# Written request:
Reproduce only the lines from the one containing "len(solids), shape.isValid(), shape.Volume))" through the one containing "obj.parent = None", exactly as written and with both ends included.

Object modeling scripts:
+++
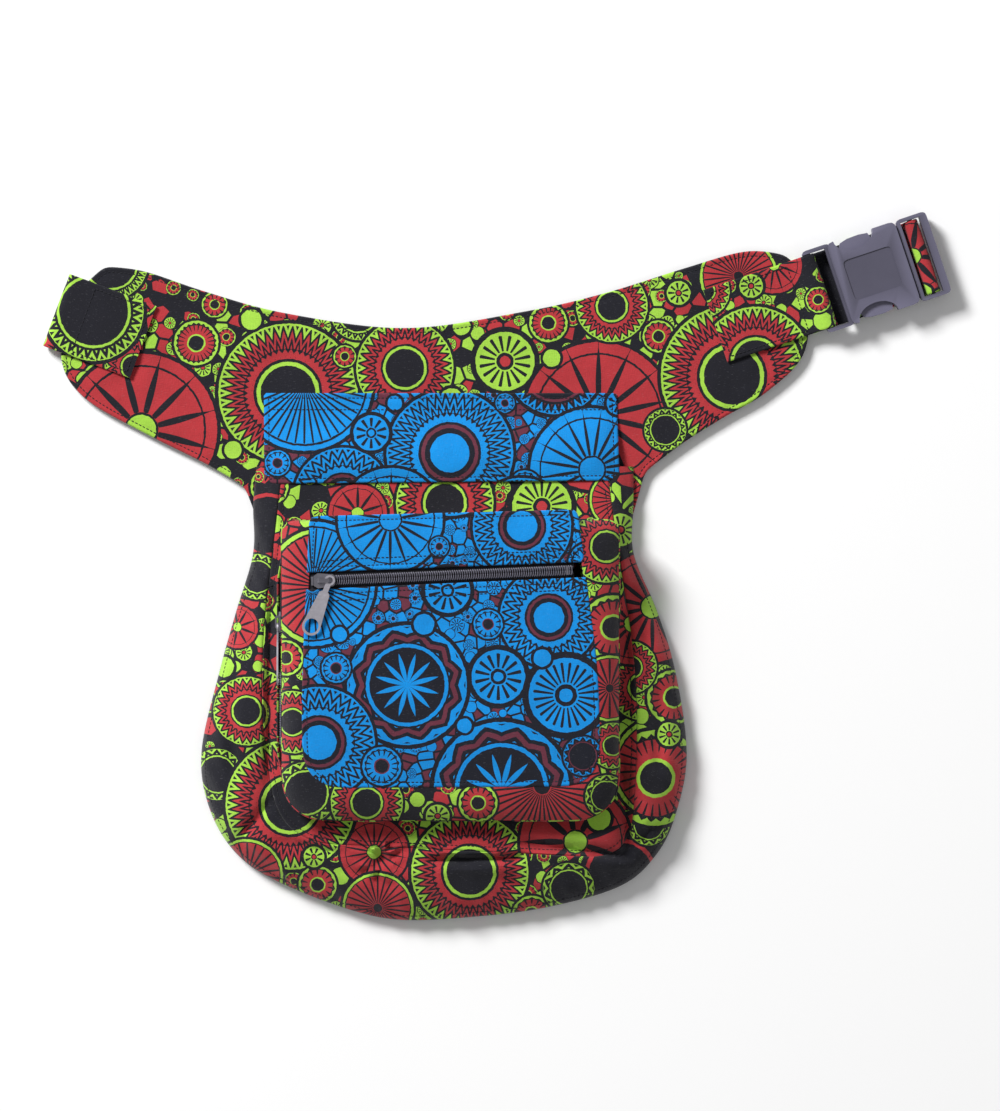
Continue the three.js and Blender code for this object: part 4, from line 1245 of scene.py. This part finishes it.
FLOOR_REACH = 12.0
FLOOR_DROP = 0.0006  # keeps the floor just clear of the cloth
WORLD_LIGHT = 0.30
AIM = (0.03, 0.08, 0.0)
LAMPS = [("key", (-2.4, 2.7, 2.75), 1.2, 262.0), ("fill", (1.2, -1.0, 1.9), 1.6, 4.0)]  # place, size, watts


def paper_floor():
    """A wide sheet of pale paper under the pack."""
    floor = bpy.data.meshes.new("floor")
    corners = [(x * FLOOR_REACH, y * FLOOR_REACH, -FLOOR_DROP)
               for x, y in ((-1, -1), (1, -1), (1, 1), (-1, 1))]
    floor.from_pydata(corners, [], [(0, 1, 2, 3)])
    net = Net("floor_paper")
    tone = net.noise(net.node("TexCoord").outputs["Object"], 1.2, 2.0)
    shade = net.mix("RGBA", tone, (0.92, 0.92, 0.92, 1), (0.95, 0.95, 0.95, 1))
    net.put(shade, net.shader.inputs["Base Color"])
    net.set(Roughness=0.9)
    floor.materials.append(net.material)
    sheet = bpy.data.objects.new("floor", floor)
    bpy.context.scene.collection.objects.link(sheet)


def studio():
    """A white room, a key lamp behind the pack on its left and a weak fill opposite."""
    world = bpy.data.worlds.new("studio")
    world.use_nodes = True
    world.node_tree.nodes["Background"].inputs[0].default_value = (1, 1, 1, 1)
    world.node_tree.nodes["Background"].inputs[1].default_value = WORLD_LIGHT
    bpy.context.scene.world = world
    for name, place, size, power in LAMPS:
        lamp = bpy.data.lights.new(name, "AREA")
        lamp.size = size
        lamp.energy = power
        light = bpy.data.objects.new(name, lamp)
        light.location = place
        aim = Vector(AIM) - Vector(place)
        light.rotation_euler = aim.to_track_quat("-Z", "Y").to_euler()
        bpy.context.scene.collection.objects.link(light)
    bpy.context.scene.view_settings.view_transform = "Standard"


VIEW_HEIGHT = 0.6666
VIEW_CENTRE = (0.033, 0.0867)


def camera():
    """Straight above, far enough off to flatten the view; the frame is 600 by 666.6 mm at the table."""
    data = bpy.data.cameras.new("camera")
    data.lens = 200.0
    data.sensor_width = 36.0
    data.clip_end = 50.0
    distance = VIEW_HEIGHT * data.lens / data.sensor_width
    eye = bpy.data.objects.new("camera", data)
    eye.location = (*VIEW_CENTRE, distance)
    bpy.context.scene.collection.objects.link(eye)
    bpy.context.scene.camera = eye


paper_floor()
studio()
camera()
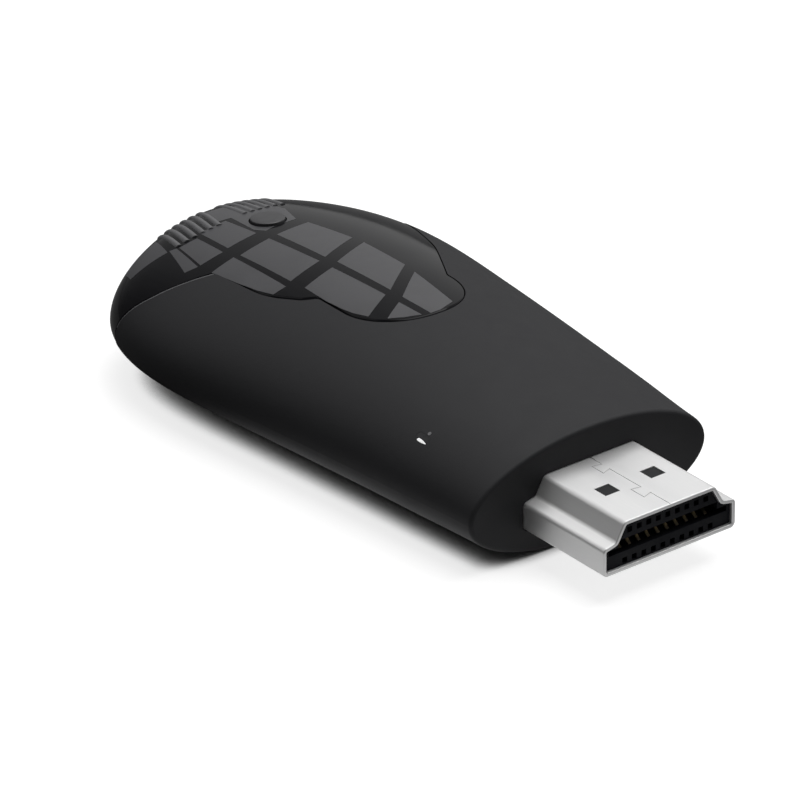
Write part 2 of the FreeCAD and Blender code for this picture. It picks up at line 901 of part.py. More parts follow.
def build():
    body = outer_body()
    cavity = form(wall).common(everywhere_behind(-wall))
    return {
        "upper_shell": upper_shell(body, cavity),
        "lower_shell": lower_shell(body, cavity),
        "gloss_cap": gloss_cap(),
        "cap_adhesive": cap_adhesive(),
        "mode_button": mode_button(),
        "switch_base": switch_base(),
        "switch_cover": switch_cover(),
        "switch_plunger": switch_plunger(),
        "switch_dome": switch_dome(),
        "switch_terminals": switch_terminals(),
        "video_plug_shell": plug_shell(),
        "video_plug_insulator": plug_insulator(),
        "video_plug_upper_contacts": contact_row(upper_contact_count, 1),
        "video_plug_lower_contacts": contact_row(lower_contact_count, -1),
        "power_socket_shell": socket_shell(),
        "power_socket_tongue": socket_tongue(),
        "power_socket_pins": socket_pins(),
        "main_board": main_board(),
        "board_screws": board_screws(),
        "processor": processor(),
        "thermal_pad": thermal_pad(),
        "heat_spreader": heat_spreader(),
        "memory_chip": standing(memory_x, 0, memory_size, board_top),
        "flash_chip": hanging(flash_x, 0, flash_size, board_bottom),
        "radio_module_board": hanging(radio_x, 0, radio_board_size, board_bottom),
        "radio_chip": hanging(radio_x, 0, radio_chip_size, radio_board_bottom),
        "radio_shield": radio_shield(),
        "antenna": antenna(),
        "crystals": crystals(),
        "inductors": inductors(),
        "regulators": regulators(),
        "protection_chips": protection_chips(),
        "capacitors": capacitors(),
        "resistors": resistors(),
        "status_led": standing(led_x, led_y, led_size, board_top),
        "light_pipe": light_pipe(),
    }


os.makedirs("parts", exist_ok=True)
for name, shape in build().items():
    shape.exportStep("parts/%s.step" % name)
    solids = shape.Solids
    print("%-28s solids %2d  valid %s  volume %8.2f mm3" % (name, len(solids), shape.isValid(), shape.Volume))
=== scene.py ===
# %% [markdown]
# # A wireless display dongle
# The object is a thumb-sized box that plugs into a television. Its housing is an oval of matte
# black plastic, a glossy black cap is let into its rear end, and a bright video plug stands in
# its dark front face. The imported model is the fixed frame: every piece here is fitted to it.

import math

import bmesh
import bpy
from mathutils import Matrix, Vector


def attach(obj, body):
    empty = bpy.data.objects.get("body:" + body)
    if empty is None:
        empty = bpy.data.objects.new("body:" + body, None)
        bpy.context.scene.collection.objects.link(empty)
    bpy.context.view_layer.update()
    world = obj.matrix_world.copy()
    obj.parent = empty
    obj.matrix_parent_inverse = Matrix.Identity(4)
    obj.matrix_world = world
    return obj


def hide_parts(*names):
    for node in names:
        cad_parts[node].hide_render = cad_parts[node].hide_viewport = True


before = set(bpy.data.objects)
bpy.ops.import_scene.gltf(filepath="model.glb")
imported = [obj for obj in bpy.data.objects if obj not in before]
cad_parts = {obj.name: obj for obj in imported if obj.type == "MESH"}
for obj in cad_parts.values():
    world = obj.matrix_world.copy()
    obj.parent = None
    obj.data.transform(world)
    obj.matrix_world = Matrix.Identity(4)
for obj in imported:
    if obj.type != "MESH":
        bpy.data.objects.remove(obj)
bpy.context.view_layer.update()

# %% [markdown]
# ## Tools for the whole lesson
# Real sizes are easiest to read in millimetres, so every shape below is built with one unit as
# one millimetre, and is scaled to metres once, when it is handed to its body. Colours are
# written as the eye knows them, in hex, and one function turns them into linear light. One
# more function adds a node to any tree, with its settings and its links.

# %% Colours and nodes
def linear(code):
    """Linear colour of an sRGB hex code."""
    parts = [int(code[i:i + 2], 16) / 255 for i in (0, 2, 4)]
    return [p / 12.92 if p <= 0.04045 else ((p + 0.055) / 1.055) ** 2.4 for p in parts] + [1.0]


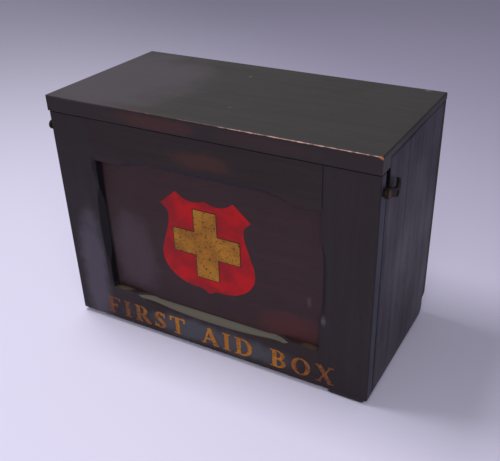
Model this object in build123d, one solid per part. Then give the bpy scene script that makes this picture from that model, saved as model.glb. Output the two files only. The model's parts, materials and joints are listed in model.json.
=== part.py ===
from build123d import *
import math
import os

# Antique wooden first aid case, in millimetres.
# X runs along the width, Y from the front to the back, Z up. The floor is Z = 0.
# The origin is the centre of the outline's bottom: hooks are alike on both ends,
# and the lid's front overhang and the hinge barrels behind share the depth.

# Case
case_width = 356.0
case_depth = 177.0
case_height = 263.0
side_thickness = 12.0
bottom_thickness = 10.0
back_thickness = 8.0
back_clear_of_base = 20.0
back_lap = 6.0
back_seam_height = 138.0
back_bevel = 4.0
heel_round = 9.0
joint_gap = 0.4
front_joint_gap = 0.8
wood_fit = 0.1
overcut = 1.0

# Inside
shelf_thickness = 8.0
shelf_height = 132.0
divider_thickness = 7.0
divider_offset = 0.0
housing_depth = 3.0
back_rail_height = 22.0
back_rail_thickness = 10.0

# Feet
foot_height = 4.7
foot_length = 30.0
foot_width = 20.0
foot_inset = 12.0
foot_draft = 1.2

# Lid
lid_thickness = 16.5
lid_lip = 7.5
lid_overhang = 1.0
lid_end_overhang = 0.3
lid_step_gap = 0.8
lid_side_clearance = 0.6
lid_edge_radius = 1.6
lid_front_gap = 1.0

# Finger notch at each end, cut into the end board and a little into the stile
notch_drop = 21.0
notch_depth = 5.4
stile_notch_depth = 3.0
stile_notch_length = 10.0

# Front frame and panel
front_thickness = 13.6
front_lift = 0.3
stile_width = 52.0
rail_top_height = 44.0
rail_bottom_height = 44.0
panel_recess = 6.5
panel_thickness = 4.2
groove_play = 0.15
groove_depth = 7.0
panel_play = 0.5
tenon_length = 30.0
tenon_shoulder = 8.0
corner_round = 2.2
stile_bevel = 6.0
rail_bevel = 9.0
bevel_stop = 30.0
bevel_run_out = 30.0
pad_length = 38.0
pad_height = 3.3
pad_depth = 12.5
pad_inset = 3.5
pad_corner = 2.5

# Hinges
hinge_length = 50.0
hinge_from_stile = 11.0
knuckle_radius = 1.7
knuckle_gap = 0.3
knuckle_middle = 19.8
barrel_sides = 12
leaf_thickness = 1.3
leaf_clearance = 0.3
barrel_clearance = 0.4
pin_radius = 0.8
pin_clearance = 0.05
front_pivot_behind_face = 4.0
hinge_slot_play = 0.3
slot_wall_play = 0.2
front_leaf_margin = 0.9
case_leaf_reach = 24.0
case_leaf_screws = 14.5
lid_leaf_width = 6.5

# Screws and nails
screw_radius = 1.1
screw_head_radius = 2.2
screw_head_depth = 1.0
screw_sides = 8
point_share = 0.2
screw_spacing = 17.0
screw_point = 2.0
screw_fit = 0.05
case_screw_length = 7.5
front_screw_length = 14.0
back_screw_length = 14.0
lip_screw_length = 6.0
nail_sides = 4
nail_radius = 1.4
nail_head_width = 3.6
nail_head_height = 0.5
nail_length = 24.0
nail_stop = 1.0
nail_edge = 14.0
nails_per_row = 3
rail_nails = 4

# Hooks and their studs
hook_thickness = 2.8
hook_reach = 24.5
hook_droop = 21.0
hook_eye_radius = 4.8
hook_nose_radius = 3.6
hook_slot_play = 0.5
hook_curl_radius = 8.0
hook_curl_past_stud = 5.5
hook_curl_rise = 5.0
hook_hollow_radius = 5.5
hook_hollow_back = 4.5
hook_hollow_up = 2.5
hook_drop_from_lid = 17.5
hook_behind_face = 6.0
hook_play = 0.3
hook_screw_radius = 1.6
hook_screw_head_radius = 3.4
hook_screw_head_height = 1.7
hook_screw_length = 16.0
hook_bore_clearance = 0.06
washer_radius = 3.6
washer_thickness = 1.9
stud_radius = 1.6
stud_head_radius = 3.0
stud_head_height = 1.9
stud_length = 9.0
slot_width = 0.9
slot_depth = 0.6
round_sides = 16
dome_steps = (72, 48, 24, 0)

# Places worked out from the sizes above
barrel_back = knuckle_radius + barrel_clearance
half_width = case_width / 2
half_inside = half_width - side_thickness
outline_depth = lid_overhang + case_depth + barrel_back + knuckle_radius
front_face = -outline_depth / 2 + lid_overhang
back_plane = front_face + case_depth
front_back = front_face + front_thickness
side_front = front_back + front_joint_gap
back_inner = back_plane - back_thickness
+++
# Output of the task:
    print("%-28s solids %2d  valid %s  volume %8.2f mm3" % (name, len(solids), shape.isValid(), shape.Volume))
=== scene.py ===
# %% [markdown]
# # A wireless display dongle
# The object is a thumb-sized box that plugs into a television. Its housing is an oval of matte
# black plastic, a glossy black cap is let into its rear end, and a bright video plug stands in
# its dark front face. The imported model is the fixed frame: every piece here is fitted to it.

import math

import bmesh
import bpy
from mathutils import Matrix, Vector


def attach(obj, body):
    empty = bpy.data.objects.get("body:" + body)
    if empty is None:
        empty = bpy.data.objects.new("body:" + body, None)
        bpy.context.scene.collection.objects.link(empty)
    bpy.context.view_layer.update()
    world = obj.matrix_world.copy()
    obj.parent = empty
    obj.matrix_parent_inverse = Matrix.Identity(4)
    obj.matrix_world = world
    return obj


def hide_parts(*names):
    for node in names:
        cad_parts[node].hide_render = cad_parts[node].hide_viewport = True


before = set(bpy.data.objects)
bpy.ops.import_scene.gltf(filepath="model.glb")
imported = [obj for obj in bpy.data.objects if obj not in before]
cad_parts = {obj.name: obj for obj in imported if obj.type == "MESH"}
for obj in cad_parts.values():
    world = obj.matrix_world.copy()
    obj.parent = None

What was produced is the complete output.